At the top of Harvard Business Review’s ‘Elements of Value’ Pyramid are ‘self-actualisation’ and ‘self-transcendence’. By buying something, you become – or surpass – an idea you have about yourself. On that day, I self-actualised. I became the sort of person who could complain about a very expensive wine. It planted a seed of curiosity that continues to grow today, even if it was first nourished by the charred carbon of burnt cash. All these years later, that seed still sends a few green shoots of scepticism into any encounter with an expensive bottle.
I wonder, then, whether we give bubbles an easy ride. Shouldn’t we be pretty annoyed if a £35 bottle of wine is boring (let alone £50, or, as it was in my case, £100?) Take a £35 bottle of Chianti Classico Riserva round to a family garden party and the relatives will be sent into a flap trying to clean a dusty decanter. Judgement will be passed, in-between mouthfuls of Stilton and Branston pickle, labels will be photographed, search engines consulted. All the while, the tepid remnants of a bottle of Champagne will be perked up with ice cubes and orange juice, despite the identical price tag.
But sparkling wines are expensive to make, so it’s reasonable to pay a premium on quality, isn’t it? This sounds like a bit of a free pass – ‘it was expensive to make’ doesn’t even feature on the Harvard Business Review pyramid of value. When a punter complains that a fillet steak costs £35 at a restaurant when they can buy one for £8 at the supermarket, then the concept comes into play. But, in general, it always sounds like a last-ditch-argument, aimed at situations where quality has either failed to speak for itself, or has landed on deaf ears.
If self-actualisation comes with being able to critique expensive wine, then self-transcendence may come in the form of being paid to do so – without actually having to buy the wine. The risk in professional criticism, though, is to lose track of tasting sparkling wines in real-world settings; those fifteen-vintage vertical tastings out of ballooning glassware render the wines in full detail, but a £200 bottle of Champagne still has to taste, and feel, utterly convincing precisely five seconds after the cork is popped, out of gaudy Murano glassware on a moving boat. Or indeed at that garden party (minus the ice cubes). In fact, such a setting can reveal things that are obscured when we lay out the red carpet.
This is where I take issue with the idea that an expensive wine can’t be a Real Wine. It can – it just means it has to play for the camera, too. John Cage, one of 20th Century music’s most original minds, appeared on an Italian TV game show five times in the 1960s. He won five million lire by answering questions about poisonous mushrooms at a time when his contemporaries made it a badge of honour to flirt with the bread line. Cage used the money to buy himself a new grand piano and a tour bus. Is commercial astuteness really an enemy of culture?
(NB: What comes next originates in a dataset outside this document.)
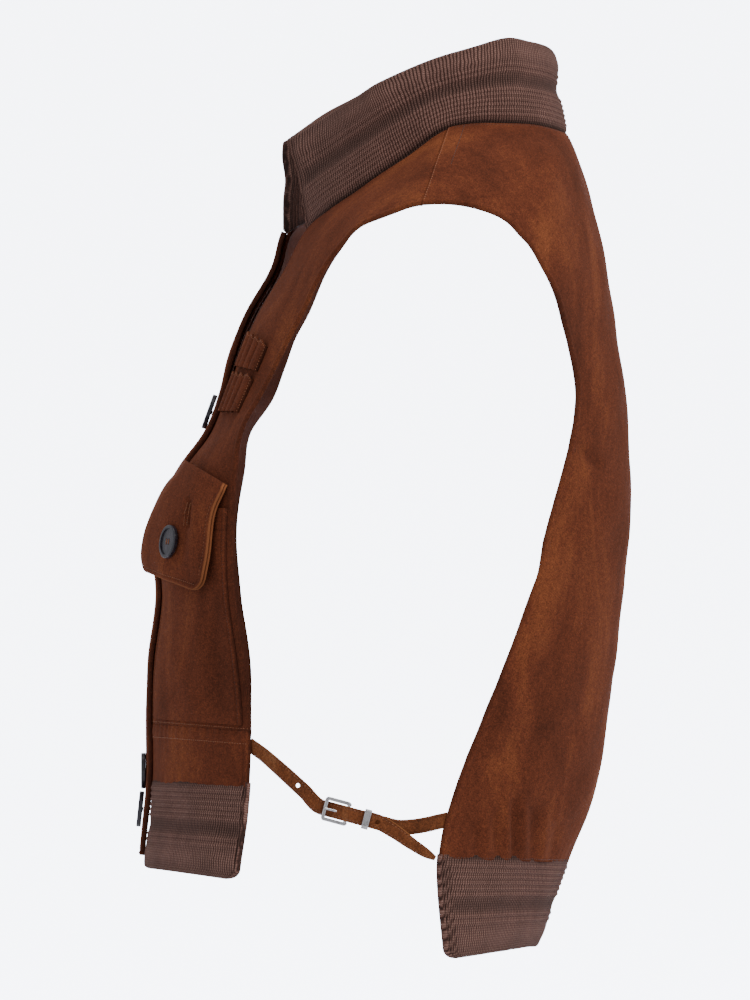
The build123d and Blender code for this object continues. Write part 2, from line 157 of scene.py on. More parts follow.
# Ribbed knit: fine upright wales of small V stitches, dark between the wales and paler on their crests.
def knitMaterial(name, look):
    material, tree, shader = startMaterial(name)
    flat = addNode(tree, "UVMap", uv_map="flat").outputs["UV"]
    sides = addNode(tree, "SeparateXYZ", {"Vector": flat})
    place = addNode(tree, "TexCoord").outputs["Object"]
    wobble = noise(tree, {"Vector": place, "Scale": 150, "Detail": 2})
    aside = reckon(tree, "MULTIPLY_ADD", wobble, 2.2, sides.outputs["X"])
    within = reckon(tree, "FRACT", reckon(tree, "DIVIDE", aside, look["wale"]))
    fromMiddle = reckon(tree, "ABSOLUTE", reckon(tree, "SUBTRACT", within, 0.5))
    crest = addNode(
        tree, "MapRange", {
            "Value": fromMiddle, "From Min": 0.5, "From Max": 0.12, "To Min": 0.0, "To Max": 1.0
        },
        interpolation_type="SMOOTHSTEP",
    ).outputs["Result"]
    course = reckon(tree, "DIVIDE", sides.outputs["Y"], look["course"])
    slanted = reckon(tree, "MULTIPLY_ADD", fromMiddle, 1.3, course)
    wave = reckon(tree, "SINE", reckon(tree, "MULTIPLY", slanted, 2 * math.pi))
    height = reckon(tree, "MULTIPLY", crest, reckon(tree, "MULTIPLY_ADD", wave, 0.28, 0.72))
    uneven = noise(tree, {"Vector": place, "Scale": 45, "Detail": 5, "Roughness": 0.65})
    fuzz = noise(tree, {"Vector": place, "Scale": 3200, "Detail": 2, "Roughness": 0.6})
    rough = addNode(
        tree, "Mix", {"Factor": 0.22, "A": height, "B": fuzz}
    ).outputs["Result"]
    tone = ramp(tree, rough, (0.08, look["dark"]), (0.4, look["main"]), (0.85, look["light"]))
    soft = ramp(tree, uneven, (0.3, 0.82), (0.7, 1.12))
    dyed = multiplied(tree, tone, soft)
    dip = addNode(tree, "Attribute", attribute_name="dip").outputs["Fac"]
    shaded = ramp(tree, dip, (0.0, 1.1), (1.0, 0.35))
    final = multiplied(tree, dyed, shaded)
    bump = addNode(tree, "Bump", {"Height": rough, "Strength": 0.8, "Distance": 0.0009}).outputs["Normal"]
    surfaced(tree, shader, final, bump)
    shader.inputs["Roughness"].default_value = 0.88
    shader.inputs["Specular IOR Level"].default_value = 0.2
    shader.inputs["Sheen Weight"].default_value = 0.25
    shader.inputs["Sheen Tint"].default_value = linear(look["light"])
    return material


# Plain-woven lining: crossing fine threads with a low, silky gloss.
def liningMaterial(name, look):
    material, tree, shader = startMaterial(name)
    flat = addNode(tree, "UVMap", uv_map="flat").outputs["UV"]
    warp = addNode(
        tree, "TexWave", {"Vector": flat, "Scale": 0.9, "Distortion": 0.6, "Detail": 1}, bands_direction="X"
    )
    weft = addNode(
        tree, "TexWave", {"Vector": flat, "Scale": 0.75, "Distortion": 0.6, "Detail": 1},
        bands_direction="Y",
    )
    weave = addNode(
        tree, "Mix", {"Factor": 0.5, "A": warp.outputs["Fac"], "B": weft.outputs["Fac"]}
    ).outputs["Result"]
    place = addNode(tree, "TexCoord").outputs["Object"]
    creased = noise(tree, {"Vector": place, "Scale": 28, "Detail": 4, "Roughness": 0.6})
    mixed = addNode(tree, "Mix", {"Factor": 0.6, "A": weave, "B": creased}).outputs["Result"]
    tone = ramp(tree, mixed, (0.25, look["dark"]), (0.5, look["main"]), (0.8, look["light"]))
    bump = addNode(tree, "Bump", {"Height": mixed, "Strength": 0.35, "Distance": 0.0004}).outputs["Normal"]
    surfaced(tree, shader, tone, bump)
    shader.inputs["Roughness"].default_value = 0.75
    shader.inputs["Specular IOR Level"].default_value = 0.12
    return material


# Sewing thread: two twisted strands with a slight lustre.
def threadMaterial(name, look):
    material, tree, shader = startMaterial(name)
    place = addNode(tree, "TexCoord").outputs["Object"]
    twist = addNode(
        tree, "TexWave", {"Vector": place, "Scale": 1500, "Distortion": 1.5, "Detail": 1},
        bands_direction="DIAGONAL",
    )
    tone = ramp(tree, twist.outputs["Fac"], (0.2, look["dark"]), (0.8, look["light"]))
    bump = addNode(
        tree, "Bump", {"Height": twist.outputs["Fac"], "Strength": 0.4, "Distance": 0.0002}
    ).outputs["Normal"]
    surfaced(tree, shader, tone, bump)
    shader.inputs["Roughness"].default_value = 0.6
    shader.inputs["Sheen Weight"].default_value = 0.2
    return material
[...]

If Champagne’s astuteness manages to inflate the prices of the very worst wines, the flip-side shows when glitzy image actually tethers the prices of the very best. A case of the absolute pinnacle of the region’s production can be bought for half the price of a Bordeaux First or Grand Cru Burgundy. And those rock star growers? The Agraparts, Bêreches, Collins? Yes, the prices have left orbit. But, for the most part, signs of a great undercurrent of undiscovered (or at least more affordable) independent Champagne to rival the leading group of 20 or so are fairly embryonic. Over the £70 mark there are a growing number of wines that start to look like fair game next to their tranquil cousins on the fine wine shelf. But buying blind is a game of high-stakes dodgem.
The expensive disappointments ought, logically, to put us off. The fact that mine did the opposite speaks to the optimism, or perhaps even the wilful suspension of reason, that wine brings out in those of us who are under its spell. There is no Which? guide to hedonistic abandon, no chorus of applause from dinner guests for finding a great deal, no queue of Champagne producers thanking you for calling their wine a ‘smart purchase’. Part of Champagne’s proposition is to make us think not only about the value of the wine itself, but of the value of the moment when we are going to drink it.
This is not a calculation most of us care to put too much thought into. If the best things in life are free, then perhaps the very next best deserve a little leeway.